I’ll probably end up mounting it a week before my protune is scheduled.  No, this CAI doesn’t need a protune, as it is compatible with Cobb’s AEM OTS tunes (although, a protune would be more efficient/safer).    If I could, I’d get the car dyno’d and tuned before the parts are mounted and afterward, but I can’t/won’t.  I’m also still mulling over getting an e-tune.  I’ve a few e-tuners in mind, but will need to get the low RPM stumble fixed (there’s an online mod how-to here).

Cold Air Intakes by Nameless Performance

 Nameless Performance Cold Air Intakes for 2008+ WRX/STIs, coming January 2014.

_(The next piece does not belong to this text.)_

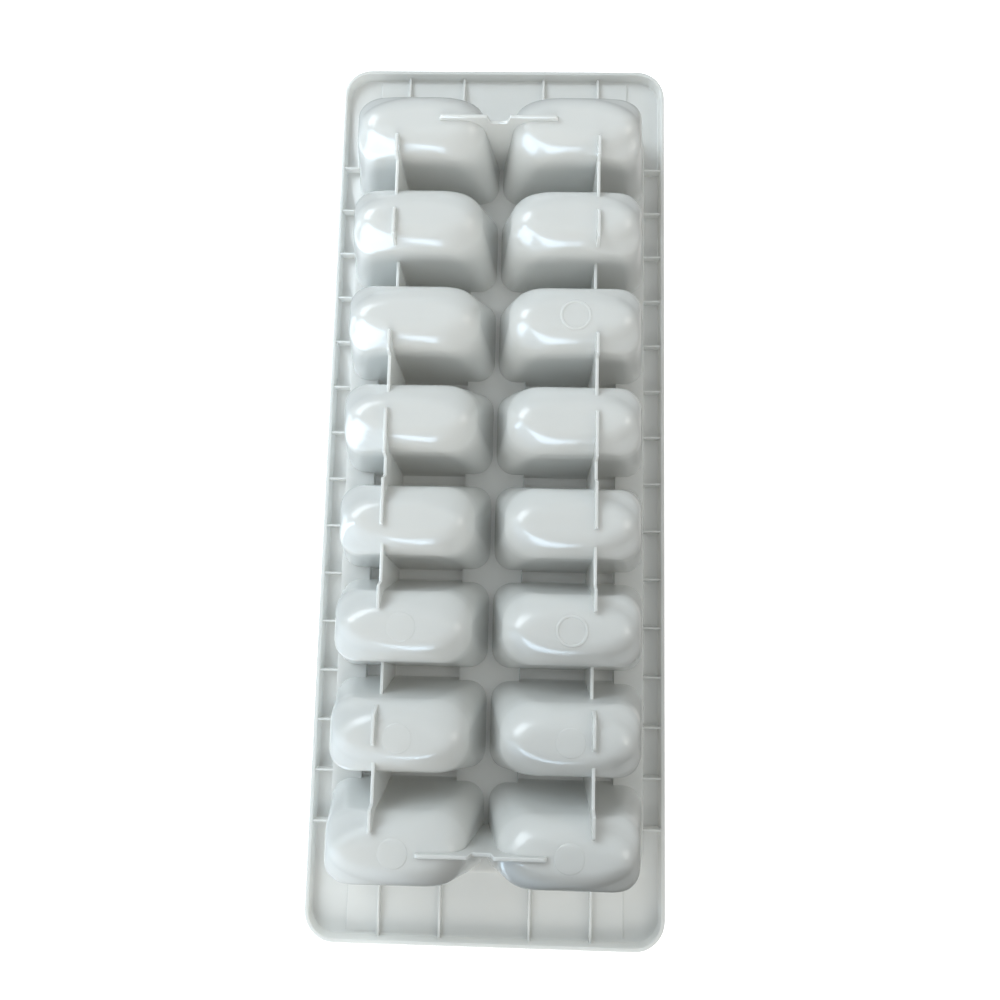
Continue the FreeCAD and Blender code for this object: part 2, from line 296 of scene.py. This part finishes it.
def rimPatch(innerEdge, outerEdge):
    # flange, skirt and the wall round the sunken deck: a profile carried once round the tray,
    # from the deck's upper edge over the rim and back to its lower edge
    ends = {}
    for name, edge in (("inner", innerEdge), ("outer", outerEdge)):
        halfX, halfY = edge[:, 0].max(), edge[:, 1].max()
        radius = pocket["mouthRadius"] + deck["ledge"] - (rim["wall"] if name == "inner" else 0.0)
        ends[name] = (halfX, halfY, radius)
    halfX, halfY, radius = ends["outer"]
    straightX, straightY = halfX - radius, halfY - radius
    ax, ay = np.abs(outerEdge[:, 0]), np.abs(outerEdge[:, 1])
    slack = 1e-4  # for points that lie on the limit
    onEnd = ay <= straightY + slack
    onSide = (ax <= straightX + slack) & ~onEnd
    onEnd &= ~(ax <= straightX + slack)
    angle = np.arctan2(np.clip(ay - straightY, 0, None), np.clip(ax - straightX, 0, None))
    signX, signY = np.sign(outerEdge[:, 0]), np.sign(outerEdge[:, 1])
    # a second column stands at each end of the end flanges, for the step of the grip panel
    n = pocket["cornerSteps"]
    last = onEnd & (ay > straightY - 10 * slack)
    columns = np.repeat(np.arange(len(outerEdge)), np.where(last, 2, 1))
    first = np.r_[True, columns[1:] != columns[:-1]]
    extra = last[columns] & np.where((signX * signY)[columns] < 0, first, ~first)
    share = np.where(onEnd, ay / straightY, np.where(onSide, ax / straightX, 0.0))
    share, angle, onEnd, onSide = share[columns], angle[columns], onEnd[columns], onSide[columns]
    signX, signY = signX[columns], signY[columns]
    step = rim["panelStep"]
    panel = onEnd & ~extra

    def deckLoop(name, grownX, grownY, wide):
        # the deck's edge, grown by the draft of its wall and widened by a round
        hx, hy, r = ends[name]
        hx, hy = hx + grownX + wide, hy + grownY + wide
        r = r + wide
        x = np.where(onEnd, hx, np.where(onSide, share * (hx - r), hx - r + r * np.cos(angle)))
        y = np.where(onEnd, share * (hy - r), np.where(onSide, hy, hy - r + r * np.sin(angle)))
        return np.column_stack([signX * x, signY * (y + np.where(extra, step, 0.0))])

    top = rim["top"] - deckUnder
    flangeY = halfY + (top - rim["wall"]) * pocket["widthSlope"] - radius

    def skirtLoop(inward):
        # the tray's outline, drawn in
        hx, hy = rim["halfLength"] - inward, rim["halfWidth"] - inward
        r = rim["cornerRadius"] - inward
        late = np.clip((angle / (np.pi / 2) * n - 1) / (n - 1), 0, 1) * np.pi / 2
        x = np.where(onEnd, hx, np.where(onSide, share * (hx - r), hx - r + r * np.cos(late)))
        y = np.where(onEnd, share * flangeY, np.where(onSide, hy, hy - r + r * np.sin(late)))
        return np.column_stack([signX * x, signY * (y + np.where(extra, step, 0.0))])

    def between(first, second, x):
        # the loop whose end sides stand at the given x, between two others
        begin, end = np.abs(first[:, 0]).max(), np.abs(second[:, 0]).max()
        return first + (second - first) * ((x - begin) / (end - begin))

    wall, flare, drop = rim["wall"], rim["skirtFlare"], rim["panelDepth"] * panel
    topZ, underZ, edgeZ = rim["top"], rim["top"] - rim["wall"], rim["top"] - rim["skirtDepth"]
    big, small, root = rim["outerRound"], rim["edgeRound"], rim["rootRound"]
    lengthSlope, widthSlope = pocket["lengthSlope"], pocket["widthSlope"]
    level = np.zeros(len(columns))
    rings = [(np.column_stack([innerEdge[columns]]), level + deckTop)]

    def wallRing(name, z, base, wide, height):
        # one ring up the deck's drafted wall
        grown = z - base
        rings.append((deckLoop(name, grown * lengthSlope, grown * widthSlope, wide), level + height))

    wallRing("inner", topZ - 2 * small, deckTop, 0.0, topZ - 2 * small - drop)
    wallRing("inner", topZ - small, deckTop, 0.0, topZ - small - drop)
    wallRing("inner", topZ, deckTop, 0.3 * small, topZ - 0.3 * small - drop)
    wallRing("inner", topZ, deckTop, small, topZ - drop)
    innerTop = rings[-1][0]
    outerTop = skirtLoop(flare + big)
    panelX = rim["halfLength"] - rim["panelMargin"]
    rings.append((between(innerTop, outerTop, panelX), level + topZ - drop))
    rings.append((between(innerTop, outerTop, panelX + step), level + topZ))
    rings.append((outerTop, level + topZ))
    for turn in np.radians([30, 60, 90]):
        rings.append((skirtLoop(flare + big * (1 - np.sin(turn))), level + topZ - big * (1 - np.cos(turn))))
    quarter = np.radians([0, 45, 90])
    for turn in quarter:
        rings.append((skirtLoop(small * (1 - np.cos(turn))), level + edgeZ + small * (1 - np.sin(turn))))
    for turn in quarter:
        rings.append((skirtLoop(wall - small * (1 - np.sin(turn))),
                      level + edgeZ + small * (1 - np.cos(turn))))
    for turn in quarter:
        rings.append((skirtLoop(wall + flare + root * (1 - np.cos(turn))),
                      level + underZ - root * (1 - np.sin(turn))))
    outerUnder = rings[-1][0]
    wallRise = underZ - deckUnder
    innerUnder = deckLoop("outer", wallRise * lengthSlope, wallRise * widthSlope, root)
    underX = panelX + wall
    rings.append((between(innerUnder, outerUnder, underX + step), level + underZ))
    rings.append((between(innerUnder, outerUnder, underX), level + underZ - drop))
    for turn in quarter:
        wallRing("outer", underZ - root * (1 - np.cos(turn)), deckUnder, root * (1 - np.sin(turn)),
                 underZ - root * (1 - np.cos(turn)) - drop)
    rings.append((outerEdge[columns], level + deckUnder))
    points = np.concatenate([np.column_stack([xy, z]) for xy, z in rings])
    return points, gridFaces(len(rings), len(columns))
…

After seeing this FB post, I’ve decided to purchase a Cobb AP and this intake (provided it is reasonably priced, ie $200 or so).  I’m actually still on the fence about the AP purchase, but looking at that FB post and the dyno chart posted by Nameless, the gains are really strong (9HP and 34TQ, peak measurements), you can’t really argue with that.  And Nameless even posted a chart awhile back that showed similar gains with just the damned axleback…crazy.  Add the Nameless axleback, the intake, and a safe but good protune, and I’d be close to 300TQ and maybe 260HP.  And I suppose if I get in over my head (I’ve done the modding game before…after awhile, it got tiresome, and that was before my kids arrived), I can always remove the bolt-ons and revert to an OTS (or run stage 1 without mods & with safe protone, which would still give me gains).

RRE results – tuned 2002 Subaru WRX

RRE states:

An all stock 2002 WRX comes in around 180HP on our dyno. This one with full exhaust, intake, and RRE 3 port finished at 245 and 266 lbft of torque at 17psi peak after our tune.

That is a pretty damned good tune.  That’s about the same power as a stock 2011 STI.  Wow!

Post by Road Race Engineering (official).